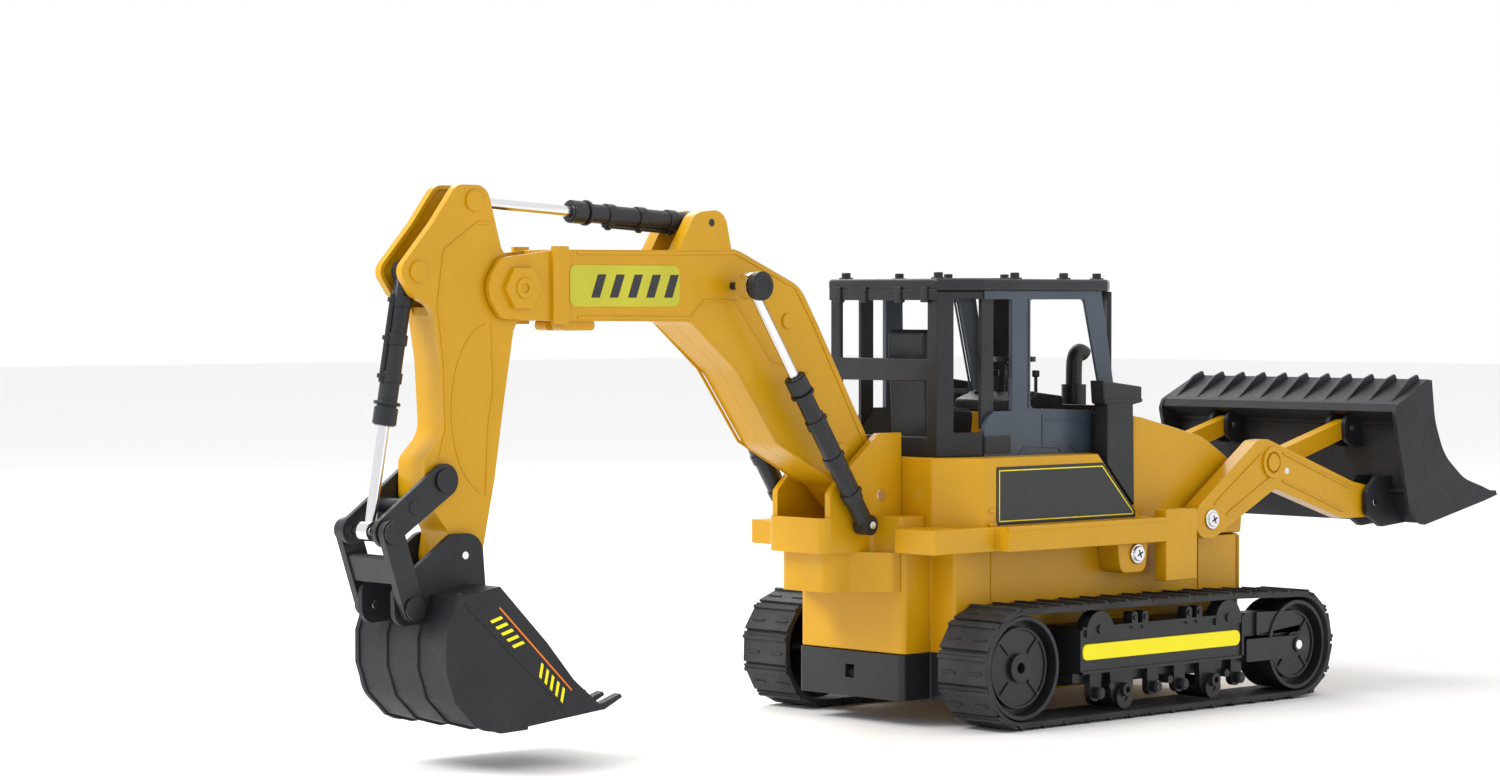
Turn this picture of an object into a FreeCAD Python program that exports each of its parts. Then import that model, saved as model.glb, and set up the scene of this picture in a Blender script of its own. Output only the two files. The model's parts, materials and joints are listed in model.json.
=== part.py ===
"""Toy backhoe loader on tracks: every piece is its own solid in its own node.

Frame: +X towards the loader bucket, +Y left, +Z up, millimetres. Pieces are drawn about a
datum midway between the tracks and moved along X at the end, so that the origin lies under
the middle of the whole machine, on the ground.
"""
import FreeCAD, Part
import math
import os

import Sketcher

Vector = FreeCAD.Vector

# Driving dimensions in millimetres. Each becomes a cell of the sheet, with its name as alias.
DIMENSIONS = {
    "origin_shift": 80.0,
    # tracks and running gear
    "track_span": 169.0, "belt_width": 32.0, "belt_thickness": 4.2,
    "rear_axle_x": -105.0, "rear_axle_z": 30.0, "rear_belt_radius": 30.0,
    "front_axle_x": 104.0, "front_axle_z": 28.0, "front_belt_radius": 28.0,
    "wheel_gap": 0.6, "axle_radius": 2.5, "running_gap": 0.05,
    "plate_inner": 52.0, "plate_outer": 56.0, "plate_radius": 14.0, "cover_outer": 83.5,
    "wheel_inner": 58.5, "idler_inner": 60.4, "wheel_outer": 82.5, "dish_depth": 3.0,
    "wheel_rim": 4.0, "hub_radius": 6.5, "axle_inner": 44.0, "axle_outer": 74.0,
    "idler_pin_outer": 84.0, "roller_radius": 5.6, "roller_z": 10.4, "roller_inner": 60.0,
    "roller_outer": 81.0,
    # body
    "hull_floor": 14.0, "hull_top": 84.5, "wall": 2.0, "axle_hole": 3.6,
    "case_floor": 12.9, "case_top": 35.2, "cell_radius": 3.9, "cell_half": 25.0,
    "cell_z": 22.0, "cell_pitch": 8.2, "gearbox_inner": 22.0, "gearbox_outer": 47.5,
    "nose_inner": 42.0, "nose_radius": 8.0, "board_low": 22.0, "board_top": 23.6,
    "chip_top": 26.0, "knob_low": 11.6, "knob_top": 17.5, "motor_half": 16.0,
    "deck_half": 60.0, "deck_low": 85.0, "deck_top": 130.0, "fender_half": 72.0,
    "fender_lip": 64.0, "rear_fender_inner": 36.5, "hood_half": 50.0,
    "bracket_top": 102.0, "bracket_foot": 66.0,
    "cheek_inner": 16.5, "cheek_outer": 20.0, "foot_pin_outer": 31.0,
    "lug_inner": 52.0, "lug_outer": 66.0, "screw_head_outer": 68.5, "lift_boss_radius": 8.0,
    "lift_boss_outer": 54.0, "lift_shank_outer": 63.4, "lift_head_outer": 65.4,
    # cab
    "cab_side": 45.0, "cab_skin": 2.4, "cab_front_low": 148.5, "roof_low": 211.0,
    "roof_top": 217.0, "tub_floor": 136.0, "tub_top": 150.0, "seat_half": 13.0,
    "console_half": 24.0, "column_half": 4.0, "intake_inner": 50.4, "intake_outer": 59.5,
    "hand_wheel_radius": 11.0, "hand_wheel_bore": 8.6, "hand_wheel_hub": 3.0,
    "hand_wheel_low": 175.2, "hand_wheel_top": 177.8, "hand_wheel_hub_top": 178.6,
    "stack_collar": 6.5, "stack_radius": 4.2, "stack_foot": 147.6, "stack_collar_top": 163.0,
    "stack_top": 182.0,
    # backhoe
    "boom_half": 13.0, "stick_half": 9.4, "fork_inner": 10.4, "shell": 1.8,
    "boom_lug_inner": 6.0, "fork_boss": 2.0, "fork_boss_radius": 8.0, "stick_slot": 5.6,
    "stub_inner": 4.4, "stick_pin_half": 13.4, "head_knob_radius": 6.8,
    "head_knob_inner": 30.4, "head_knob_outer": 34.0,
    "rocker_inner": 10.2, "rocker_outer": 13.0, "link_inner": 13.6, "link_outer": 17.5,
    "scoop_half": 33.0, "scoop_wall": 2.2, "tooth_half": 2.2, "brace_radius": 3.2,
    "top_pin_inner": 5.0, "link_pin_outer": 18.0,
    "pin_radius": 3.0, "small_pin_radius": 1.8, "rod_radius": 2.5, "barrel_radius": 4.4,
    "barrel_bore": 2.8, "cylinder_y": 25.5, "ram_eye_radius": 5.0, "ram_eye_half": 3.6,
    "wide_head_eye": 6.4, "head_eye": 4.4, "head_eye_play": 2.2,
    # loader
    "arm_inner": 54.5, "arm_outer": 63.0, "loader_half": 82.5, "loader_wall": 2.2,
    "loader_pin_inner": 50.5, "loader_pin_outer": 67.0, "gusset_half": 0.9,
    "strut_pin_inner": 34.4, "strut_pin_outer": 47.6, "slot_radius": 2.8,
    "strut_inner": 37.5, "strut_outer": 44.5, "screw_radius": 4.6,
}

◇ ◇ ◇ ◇

**Given problem:** Reproduce all of the data exactly as given.

**Final result:**
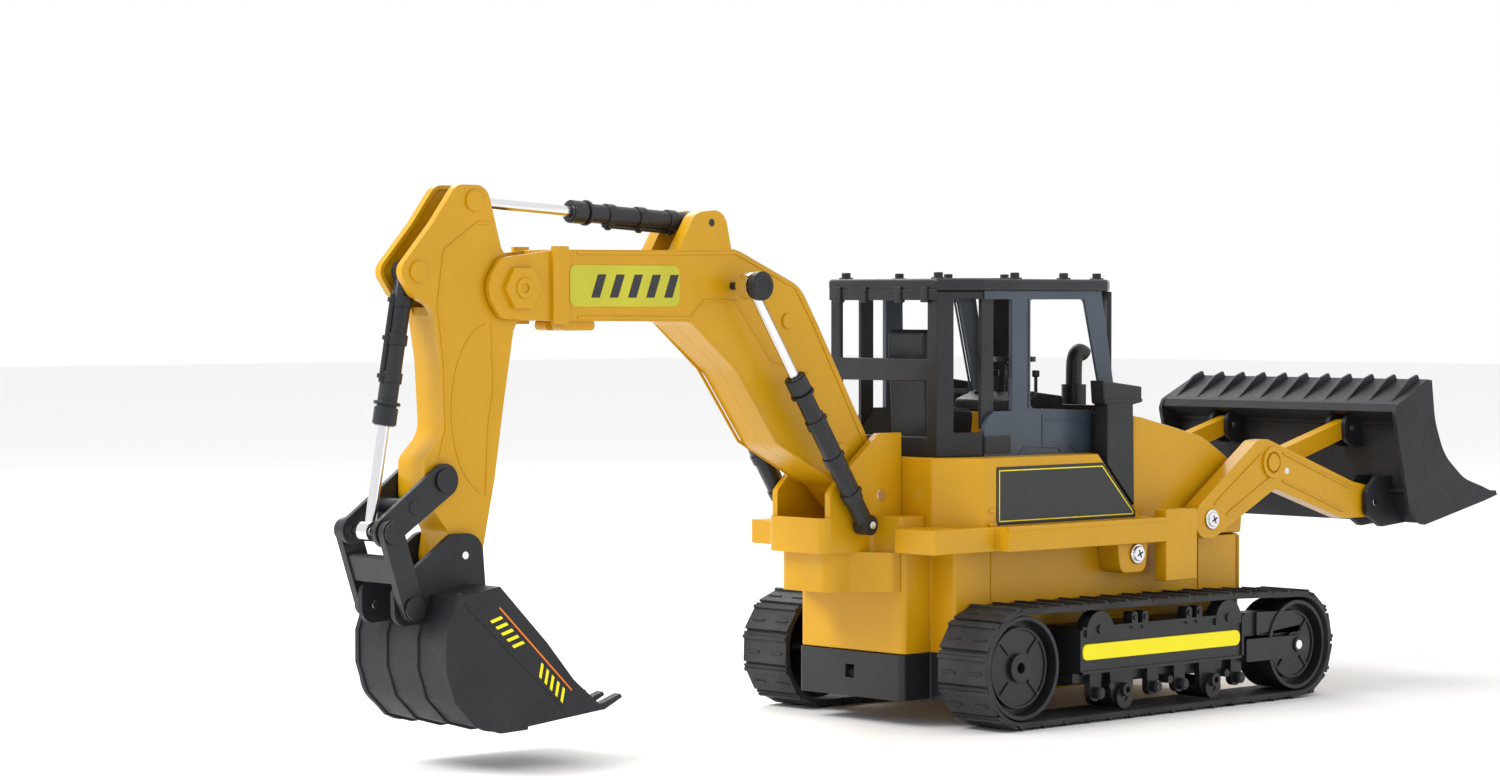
Turn this picture of an object into a FreeCAD Python program that exports each of its parts. Then import that model, saved as model.glb, and set up the scene of this picture in a Blender script of its own. Output only the two files. The model's parts, materials and joints are listed in model.json.
=== part.py ===
"""Toy backhoe loader on tracks: every piece is its own solid in its own node.

Frame: +X towards the loader bucket, +Y left, +Z up, millimetres. Pieces are drawn about a
datum midway between the tracks and moved along X at the end, so that the origin lies under
the middle of the whole machine, on the ground.
"""
import FreeCAD, Part
import math
import os

import Sketcher

Vector = FreeCAD.Vector

# Driving dimensions in millimetres. Each becomes a cell of the sheet, with its name as alias.
DIMENSIONS = {
    "origin_shift": 80.0,
    # tracks and running gear
    "track_span": 169.0, "belt_width": 32.0, "belt_thickness": 4.2,
    "rear_axle_x": -105.0, "rear_axle_z": 30.0, "rear_belt_radius": 30.0,
    "front_axle_x": 104.0, "front_axle_z": 28.0, "front_belt_radius": 28.0,
    "wheel_gap": 0.6, "axle_radius": 2.5, "running_gap": 0.05,
    "plate_inner": 52.0, "plate_outer": 56.0, "plate_radius": 14.0, "cover_outer": 83.5,
    "wheel_inner": 58.5, "idler_inner": 60.4, "wheel_outer": 82.5, "dish_depth": 3.0,
    "wheel_rim": 4.0, "hub_radius": 6.5, "axle_inner": 44.0, "axle_outer": 74.0,
    "idler_pin_outer": 84.0, "roller_radius": 5.6, "roller_z": 10.4, "roller_inner": 60.0,
    "roller_outer": 81.0,
    # body
    "hull_floor": 14.0, "hull_top": 84.5, "wall": 2.0, "axle_hole": 3.6,
    "case_floor": 12.9, "case_top": 35.2, "cell_radius": 3.9, "cell_half": 25.0,
    "cell_z": 22.0, "cell_pitch": 8.2, "gearbox_inner": 22.0, "gearbox_outer": 47.5,
    "nose_inner": 42.0, "nose_radius": 8.0, "board_low": 22.0, "board_top": 23.6,
    "chip_top": 26.0, "knob_low": 11.6, "knob_top": 17.5, "motor_half": 16.0,
    "deck_half": 60.0, "deck_low": 85.0, "deck_top": 130.0, "fender_half": 72.0,
    "fender_lip": 64.0, "rear_fender_inner": 36.5, "hood_half": 50.0,
    "bracket_top": 102.0, "bracket_foot": 66.0,
    "cheek_inner": 16.5, "cheek_outer": 20.0, "foot_pin_outer": 31.0,
    "lug_inner": 52.0, "lug_outer": 66.0, "screw_head_outer": 68.5, "lift_boss_radius": 8.0,
    "lift_boss_outer": 54.0, "lift_shank_outer": 63.4, "lift_head_outer": 65.4,
    # cab
    "cab_side": 45.0, "cab_skin": 2.4, "cab_front_low": 148.5, "roof_low": 211.0,
    "roof_top": 217.0, "tub_floor": 136.0, "tub_top": 150.0, "seat_half": 13.0,
    "console_half": 24.0, "column_half": 4.0, "intake_inner": 50.4, "intake_outer": 59.5,
    "hand_wheel_radius": 11.0, "hand_wheel_bore": 8.6, "hand_wheel_hub": 3.0,
    "hand_wheel_low": 175.2, "hand_wheel_top": 177.8, "hand_wheel_hub_top": 178.6,
    "stack_collar": 6.5, "stack_radius": 4.2, "stack_foot": 147.6, "stack_collar_top": 163.0,
    "stack_top": 182.0,
    # backhoe
    "boom_half": 13.0, "stick_half": 9.4, "fork_inner": 10.4, "shell": 1.8,
    "boom_lug_inner": 6.0, "fork_boss": 2.0, "fork_boss_radius": 8.0, "stick_slot": 5.6,
    "stub_inner": 4.4, "stick_pin_half": 13.4, "head_knob_radius": 6.8,
    "head_knob_inner": 30.4, "head_knob_outer": 34.0,
    "rocker_inner": 10.2, "rocker_outer": 13.0, "link_inner": 13.6, "link_outer": 17.5,
    "scoop_half": 33.0, "scoop_wall": 2.2, "tooth_half": 2.2, "brace_radius": 3.2,
    "top_pin_inner": 5.0, "link_pin_outer": 18.0,
    "pin_radius": 3.0, "small_pin_radius": 1.8, "rod_radius": 2.5, "barrel_radius": 4.4,
    "barrel_bore": 2.8, "cylinder_y": 25.5, "ram_eye_radius": 5.0, "ram_eye_half": 3.6,
    "wide_head_eye": 6.4, "head_eye": 4.4, "head_eye_play": 2.2,
    # loader
    "arm_inner": 54.5, "arm_outer": 63.0, "loader_half": 82.5, "loader_wall": 2.2,
    "loader_pin_inner": 50.5, "loader_pin_outer": 67.0, "gusset_half": 0.9,
    "strut_pin_inner": 34.4, "strut_pin_outer": 47.6, "slot_radius": 2.8,
    "strut_inner": 37.5, "strut_outer": 44.5, "screw_radius": 4.6,
}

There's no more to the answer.